Obo.merge(new, prefer='self')

Recursively merges new into self and returns a merged Obo ontology.

Parameters
  • new – Obo object (or list of objects) to add.

  • prefer – prefer ‘self’ (base Obo) or ‘new’ (new Obo)

Return merged

A merged Obo

7.2.2.3. Loading ontologies from file

While creating ontologies from dictionaries is useful for adding bespoke terms, most of the time we want to load an official and curated OBO from a file.

load_obo reference

ontolopy.obo.load_obo(file_loc, ont_ids=None, discard_obsolete=True)

Loads ontology from .obo file at file_loc.

Parameters
  • file_loc – file location - path to stored obo file.

  • ont_ids – list of ontology ids, e.g. [‘UBERON’, ‘CL’]

  • discard_obsolete – if True discard obsolete terms.

Returns

Obo ontology object.

7.2.2.4. Downloading OBO files

It’s also possible to download OBO files, either from a list of popular OBO files by name, or via a URL.

download_obo reference

ontolopy.obo.download_obo(data_name, out_dir='../data/')

Download obo from a list of known locations.

Parameters
  • data_name – Name of OBO you wish to download.

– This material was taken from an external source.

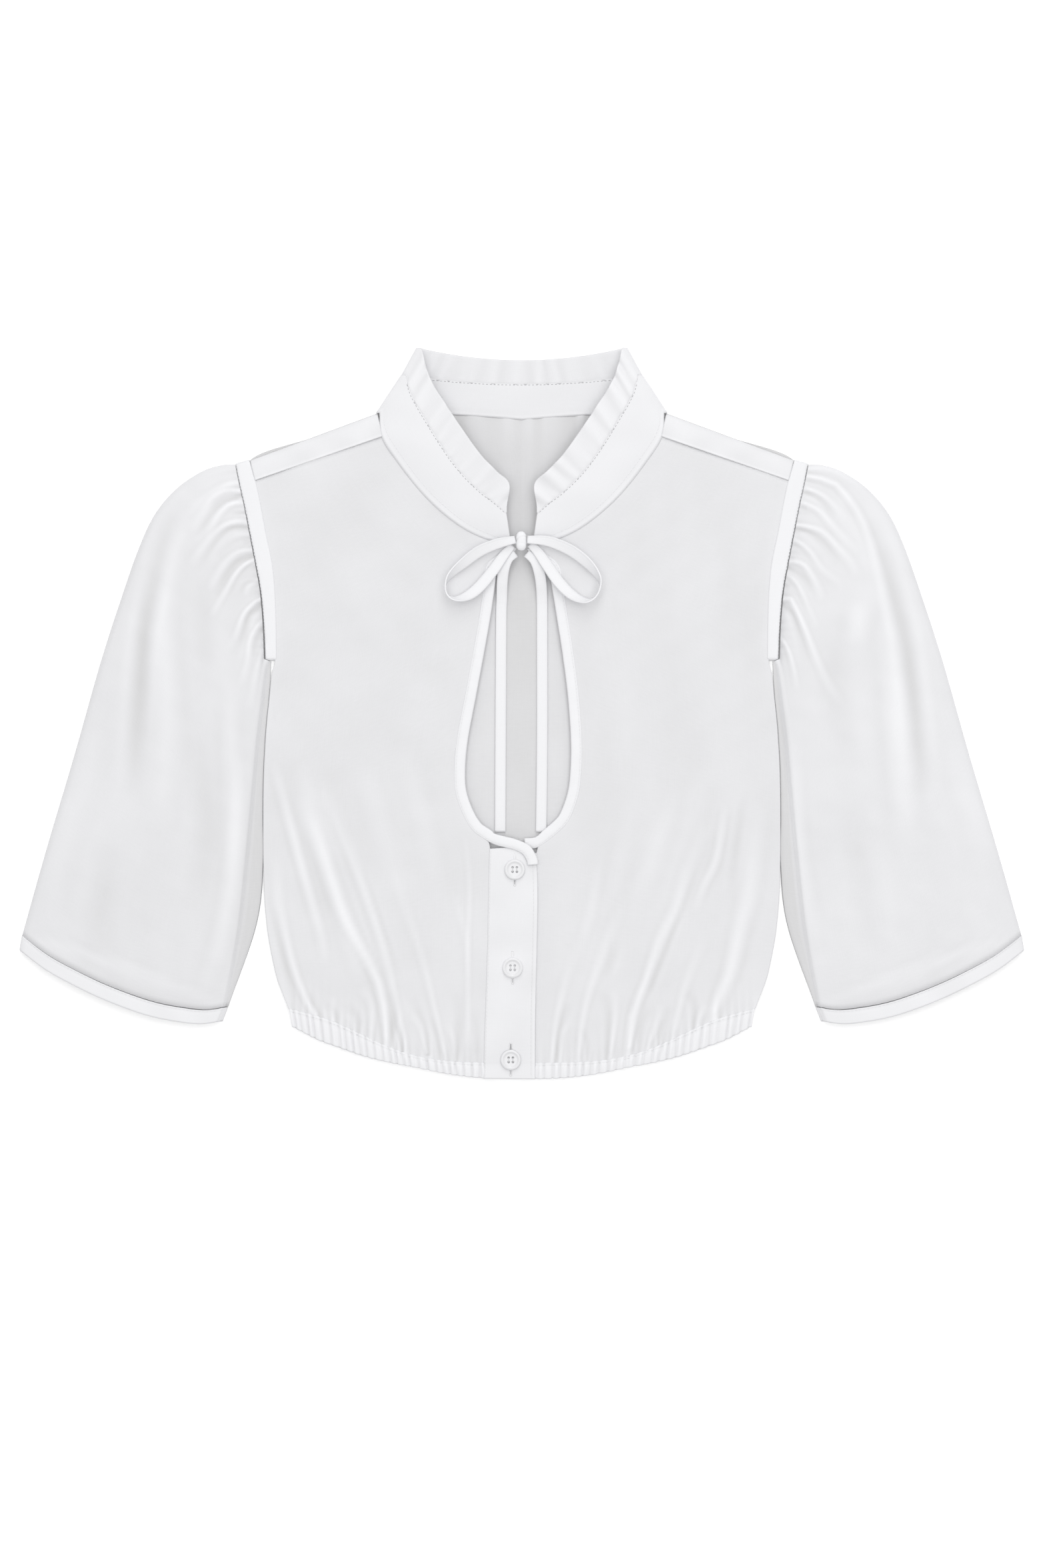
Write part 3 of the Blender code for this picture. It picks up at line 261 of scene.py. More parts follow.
TIE_TAIL = {
    "right": (
        (-4.4, 112.4, 8.0, 0.0, 5.5),
        (-9.4, 108.6, 8.0, 0.0, 6.5),
        (-12.6, 101.4, 7.4, 0.0, 7.5),
        (-13.8, 92.0, 5.4, 0.0, 7.5),
        (-14.2, 80.0, 2.6, 0.0, 7.5),
        (-14.6, 64.0, 1.9, 0.0, 7.5),
        (-15.0, -19.3, 1.9, 0.0, 7.5),
        (-15.3, -83.6, 1.9, 0.0, 7.5),
    ),
    "left": (
        (3.4, 112.4, 8.0, 0.0, 5.5),
        (8.8, 107.4, 8.0, 0.0, 6.5),
        (12.0, 100.1, 7.4, 0.0, 7.5),
        (13.6, 91.0, 5.4, 0.0, 7.5),
        (14.2, 80.0, 2.6, 0.0, 7.5),
        (14.3, 64.0, 1.9, 0.0, 7.5),
        (14.3, -19.3, 1.9, 0.0, 7.5),
        (13.6, -83.6, 1.9, 0.0, 7.5),
    ),
}
KNOT_CENTRE = (-0.4, 120.9, 12.0)
KNOT_HALF = (4.1, 6.8, 3.5)

BUTTON_PLACES = ((-5.0, -110.0), (-6.5, -179.1), (-7.8, -243.9))
BUTTON_SEAT_Z = 6.1
BUTTON_RADIUS = 7.0
BUTTON_THICKNESS = 1.9
BUTTON_HOLE_RADIUS = 0.85
BUTTON_HOLE_PLACES = (-1.5, 1.5)
# Steps of the button's face from its edge inwards, columns: inset, lift
BUTTON_FACE = ((0.45, 0.28), (0.8, 0.10), (0.55, -0.30), (0.6, -0.42), (0.5, -0.10))

# Studio: light of the white surroundings, and how much the floor glows so that no shadow shows
WORLD_LIGHT = 0.62
FLOOR_GLOW = 0.22
LENS = 110.0
SENSOR_HEIGHT = 36.0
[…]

  • out_dir – Directory in which to save OBO file.

Return out_file

path to saved file.

7.2.3. Finding relationships

The most key functionality in Ontolopy is the ability to infer relationships between terms, across ontologies (be it between tissue terms and phenotype terms, or something else). This functionality is inside the opy.relations module and handled by the Relations class.

Relations reference

relation_path_to_text(relation_path, ont)

Converts from a relation string e.g. “UBERON:123913.is_a~UBERON:1381239” to a text version,

Relations(allowed_relations, ont[, sources, …])

7.2.3.1. The Relations class

The Relations class finds relationships of certain types between sources and targets. It subclasses a Pandas DataFrame since that is a convenient and familiar format for the relationship information to be returned.

class ontolopy.relations.Relations(allowed_relations: list, ont, sources=None, targets=None, source_targets=None, excluded=None, col_names=None, mode='any')
__init__(allowed_relations: list, ont, sources=None, targets=None, source_targets=None, excluded=None, col_names=None, mode='any')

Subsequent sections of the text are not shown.